Objective
Begin with the line that contains "side_panels();", end with the line that contains "cad_parts[node].hide_render = cad_parts[node].hide_viewport", and extract exactly that stretch of lines.

* BEGIN Collected data *

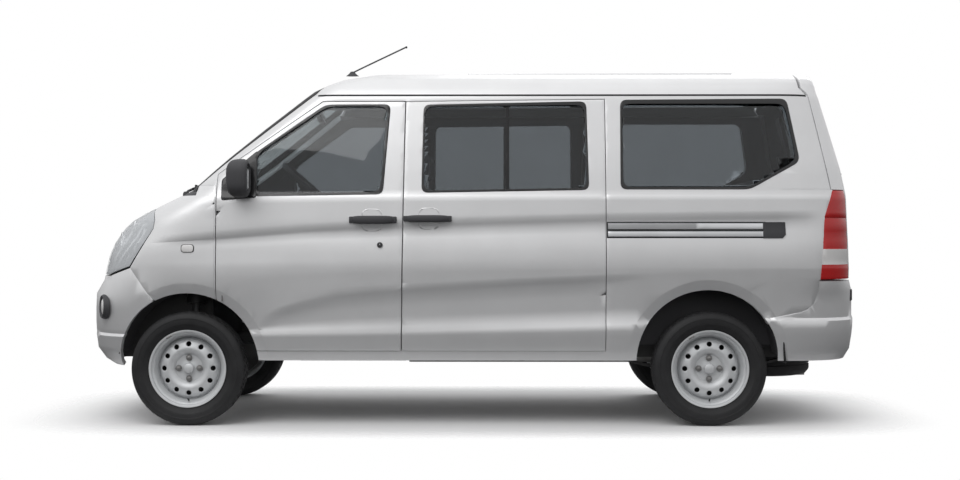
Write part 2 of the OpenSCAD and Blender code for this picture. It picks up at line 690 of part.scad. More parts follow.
gate_hinge_x = gate_top_x + 16;
gate_hinge_z = body_height - 15;
gate_hinge_y = 160;
gate_flat_z = body_height - 21;
module gate_hinge_flats() both_sides()
  box(gate_top_x - 60, gate_top_x, -gate_hinge_y - 34, -gate_hinge_y + 34, up(1780), gate_flat_z);
bonnet_hinge_x = front_x - 125;
bonnet_hinge_z = 1178;
bonnet_hinge_y = 300;
bonnet_top = 1183;
module hinges() color([0.3, 0.3, 0.3]) both_sides() {
  for (z = door_hinge_heights) {
    translate([hinge_x, -hinge_y, z - hinge_half - 14]) cylinder(r = pin_r, h = 2 * hinge_half + 28);
    box(hinge_x - pin_r, hinge_x + pin_r, -hinge_y, -hinge_flat_y - 1, z - hinge_half, z + hinge_half);
    box(wing_rear_x + 2, hinge_x + pin_r, -hinge_flat_y - 7, -hinge_flat_y - 0.3, z - hinge_half,
      z + hinge_half);
  }
  across(gate_hinge_x, gate_hinge_z, pin_r, -gate_hinge_y - 44, -gate_hinge_y + 44);
  box(gate_hinge_x - pin_r, gate_hinge_x + pin_r, -gate_hinge_y - 30, -gate_hinge_y + 30,
    gate_hinge_z - 45, gate_hinge_z);
  box(gate_top_x - 50, gate_hinge_x + pin_r, -gate_hinge_y - 30, -gate_hinge_y + 30, gate_hinge_z - 45,
    gate_hinge_z - 37);
  box(gate_top_x - 50, gate_top_x - 20, -gate_hinge_y - 30, -gate_hinge_y + 30, gate_hinge_z - 45,
    gate_flat_z - 0.3);
  across(bonnet_hinge_x, bonnet_hinge_z, pin_r, -bonnet_hinge_y - 26, -bonnet_hinge_y + 26);
  box(bonnet_hinge_x - pin_r, bonnet_hinge_x + pin_r, -bonnet_hinge_y - 12, -bonnet_hinge_y + 12,
    cowl_z0 - 80, bonnet_hinge_z);
  box(bonnet_hinge_x - pin_r, bulkhead_x - 8 - bond_gap, -bonnet_hinge_y - 12, -bonnet_hinge_y + 12,
    cowl_z0 - 90, cowl_z0 - 75);
}

module front_door_left() color("silver") difference() {
  intersection() {
    skin(0, door_thickness);
    left_of(frame_inner_y);
    side_prism() front_door_shape();
  }
  side_prism() front_window_shape();
  for (z = door_hinge_heights) {
    box(front_edge - 1, hinge_x + 17, -hinge_y - pin_r - 1, 0, z - hinge_half - 8, z + hinge_half + 8);
    translate([hinge_x, -hinge_y, z - hinge_half - 16]) cylinder(r = pin_r + 0.4, h = 2 * hinge_half + 32);
  }
}

module door_glass_left() color([0.15, 0.17, 0.18]) pane() front_window_shape();

mirror_x = front_x + 293;
module door_mirror_left() color([0.08, 0.08, 0.08]) difference() {
  union() {
    hull() for (z = [up(1205), up(1345)], y = [-880, -935], x = [mirror_x - 40, mirror_x + 38])
      translate([x, y, z]) sphere(r = 26, $fn = 16);
    hull() for (y = [-half_width + 60, -900]) translate([mirror_x - 10, y, up(1225)]) sphere(r = 22, $fn = 16);
    intersection() {
      skin(-8, -0.4);
      side_prism(-half_width, 0) polygon([[front_x + 176, up(1208)], [front_x + 345, up(1208)],
        [front_x + 345, up(1384)], [front_x + 184, up(1262)]]);
    }
  }
  loft(-0.4);
}

gate_bottom = 754 + shut_gap;
gate_step_z = up(1220) + shut_gap;
module tailgate() color("silver") difference() {
  intersection() {
    skin(0, tailgate_thickness);
    union() {
      side_prism() polygon([[rear_x + 634 + shut_gap, gate_step_z], [rear_x + 532, up(1721)],
        [gate_top_x, up(1840)], [gate_top_x, body_height + 50], [tail_x + 50, body_height + 50],
        [tail_x + 50, gate_step_z]]);
      box(rear_x + 660, tail_x + 50, -light_inner_y + shut_gap, light_inner_y - shut_gap,
        gate_bottom, gate_step_z + 1);
    }
  }
  translate([rear_x + 500, 0, 0]) rotate([90, 0, 90]) linear_extrude(400) rear_window_shape();
  both_sides() {
    box(gate_top_x - 1, gate_hinge_x + 17, -gate_hinge_y - 38, -gate_hinge_y + 38, gate_hinge_z - 90,
      gate_hinge_z + pin_r + 1);
    across(gate_hinge_x, gate_hinge_z, pin_r + 0.4, -gate_hinge_y - 46, -gate_hinge_y + 46);
  }
}
module tailgate_glass() color([0.15, 0.17, 0.18]) intersection() {
  skin(4, 4 + glass_thickness);
  translate([rear_x + 500, 0, 0]) rotate([90, 0, 90]) linear_extrude(400) offset(delta = -bond_gap)
    rear_window_shape();
}

module bonnet() color("silver") difference() {
  intersection() {
    skin(0, panel_thickness);
    bonnet_plan(0);
    box(nose_x - 50, front_x, -half_width, half_width, grille_top + shut_gap, bonnet_top);
  }
  both_sides() {
    box(bonnet_hinge_x - 16, bonnet_hinge_x + 60, -bonnet_hinge_y - 18, -bonnet_hinge_y + 18,
      bonnet_hinge_z - 60, bonnet_hinge_z + pin_r + 1);
    across(bonnet_hinge_x, bonnet_hinge_z, pin_r + 0.4, -bonnet_hinge_y - 28, -bonnet_hinge_y + 28);
  }
}

side_panels();
front_wings();
roof_panel();
windscreen();
cowl_panel();
front_bumper();
front_grille();
headlights();
rear_bumper();
tail_lights();
sliding_doors();
side_windows();
slide_rails();
floor_pan();
chassis_frame();
inner_wings();
arch_liners();
dashboard();
steering_column();
seat_frames();
front_seats();
middle_seat();
rear_seat();
engine();
propeller_shaft();
fuel_tank();
exhaust();
spare_wheel();
rear_axle();
leaf_springs();
front_suspension();
aerial();
hinges();
front_door_left();
mirror([0, 1, 0]) front_door_left();  // front_door_right
door_glass_left();
mirror([0, 1, 0]) door_glass_left();  // door_glass_right
door_mirror_left();
mirror([0, 1, 0]) door_mirror_left();  // door_mirror_right
tailgate();
tailgate_glass();
bonnet();
knuckle();  // knuckle_left
mirror([0, 1, 0]) knuckle();  // knuckle_right
on_wheel(front_x, -1) tyre();  // tyre_front_left
on_wheel(front_x, 1) tyre();  // tyre_front_right
on_wheel(rear_x, -1) tyre();  // tyre_rear_left
on_wheel(rear_x, 1) tyre();  // tyre_rear_right
on_wheel(front_x, -1) full_rim();  // rim_front_left
on_wheel(front_x, 1) full_rim();  // rim_front_right
on_wheel(rear_x, -1) full_rim();  // rim_rear_left
on_wheel(rear_x, 1) full_rim();  // rim_rear_right
steering_wheel();
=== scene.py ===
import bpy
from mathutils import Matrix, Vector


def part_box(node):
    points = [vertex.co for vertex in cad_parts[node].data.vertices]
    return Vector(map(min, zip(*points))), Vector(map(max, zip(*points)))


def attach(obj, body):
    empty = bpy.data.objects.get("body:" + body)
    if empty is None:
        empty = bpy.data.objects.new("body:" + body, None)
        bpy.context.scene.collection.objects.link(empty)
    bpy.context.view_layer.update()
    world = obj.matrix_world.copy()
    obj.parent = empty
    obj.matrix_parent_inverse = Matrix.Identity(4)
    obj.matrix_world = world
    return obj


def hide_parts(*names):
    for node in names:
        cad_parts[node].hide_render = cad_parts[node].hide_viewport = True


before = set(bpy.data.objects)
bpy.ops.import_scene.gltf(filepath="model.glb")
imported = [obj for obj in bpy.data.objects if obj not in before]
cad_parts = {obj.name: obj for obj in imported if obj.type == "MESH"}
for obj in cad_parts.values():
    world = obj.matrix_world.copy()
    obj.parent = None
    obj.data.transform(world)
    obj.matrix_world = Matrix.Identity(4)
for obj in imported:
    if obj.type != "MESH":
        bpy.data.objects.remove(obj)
"""A compact silver minivan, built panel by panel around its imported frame.

Front is -X, left is -Y and up is +Z, in metres, with the origin on the ground under the middle of the body.
"""
import logging
import math
import random
from dataclasses import dataclass, field
from enum import Enum
from typing import Iterable, Sequence

import bmesh
import bpy
from mathutils import Matrix, Vector, noise

LOG = logging.getLogger("minivan")
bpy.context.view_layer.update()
Point2 = tuple[float, float]
Table = Sequence[tuple[float, float]]


# ---------------------------------------------------------------------------------------------------- finishes


class Grain(Enum):
    """How the small structure of a finish is made."""

    SMOOTH = "smooth"
    FLAKE = "flake"
    PEBBLE = "pebble"
    BRUSHED = "brushed"
    WEAVE = "weave"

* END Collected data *

Answer in full
side_panels();
front_wings();
roof_panel();
windscreen();
cowl_panel();
front_bumper();
front_grille();
headlights();
rear_bumper();
tail_lights();
sliding_doors();
side_windows();
slide_rails();
floor_pan();
chassis_frame();
inner_wings();
arch_liners();
dashboard();
steering_column();
seat_frames();
front_seats();
middle_seat();
rear_seat();
engine();
propeller_shaft();
fuel_tank();
exhaust();
spare_wheel();
rear_axle();
leaf_springs();
front_suspension();
aerial();
hinges();
front_door_left();
mirror([0, 1, 0]) front_door_left();  // front_door_right
door_glass_left();
mirror([0, 1, 0]) door_glass_left();  // door_glass_right
door_mirror_left();
mirror([0, 1, 0]) door_mirror_left();  // door_mirror_right
tailgate();
tailgate_glass();
bonnet();
knuckle();  // knuckle_left
mirror([0, 1, 0]) knuckle();  // knuckle_right
on_wheel(front_x, -1) tyre();  // tyre_front_left
on_wheel(front_x, 1) tyre();  // tyre_front_right
on_wheel(rear_x, -1) tyre();  // tyre_rear_left
on_wheel(rear_x, 1) tyre();  // tyre_rear_right
on_wheel(front_x, -1) full_rim();  // rim_front_left
on_wheel(front_x, 1) full_rim();  // rim_front_right
on_wheel(rear_x, -1) full_rim();  // rim_rear_left
on_wheel(rear_x, 1) full_rim();  // rim_rear_right
steering_wheel();
=== scene.py ===
import bpy
from mathutils import Matrix, Vector


def part_box(node):
    points = [vertex.co for vertex in cad_parts[node].data.vertices]
    return Vector(map(min, zip(*points))), Vector(map(max, zip(*points)))


def attach(obj, body):
    empty = bpy.data.objects.get("body:" + body)
    if empty is None:
        empty = bpy.data.objects.new("body:" + body, None)
        bpy.context.scene.collection.objects.link(empty)
    bpy.context.view_layer.update()
    world = obj.matrix_world.copy()
    obj.parent = empty
    obj.matrix_parent_inverse = Matrix.Identity(4)
    obj.matrix_world = world
    return obj


def hide_parts(*names):
    for node in names:
        cad_parts[node].hide_render = cad_parts[node].hide_viewport = True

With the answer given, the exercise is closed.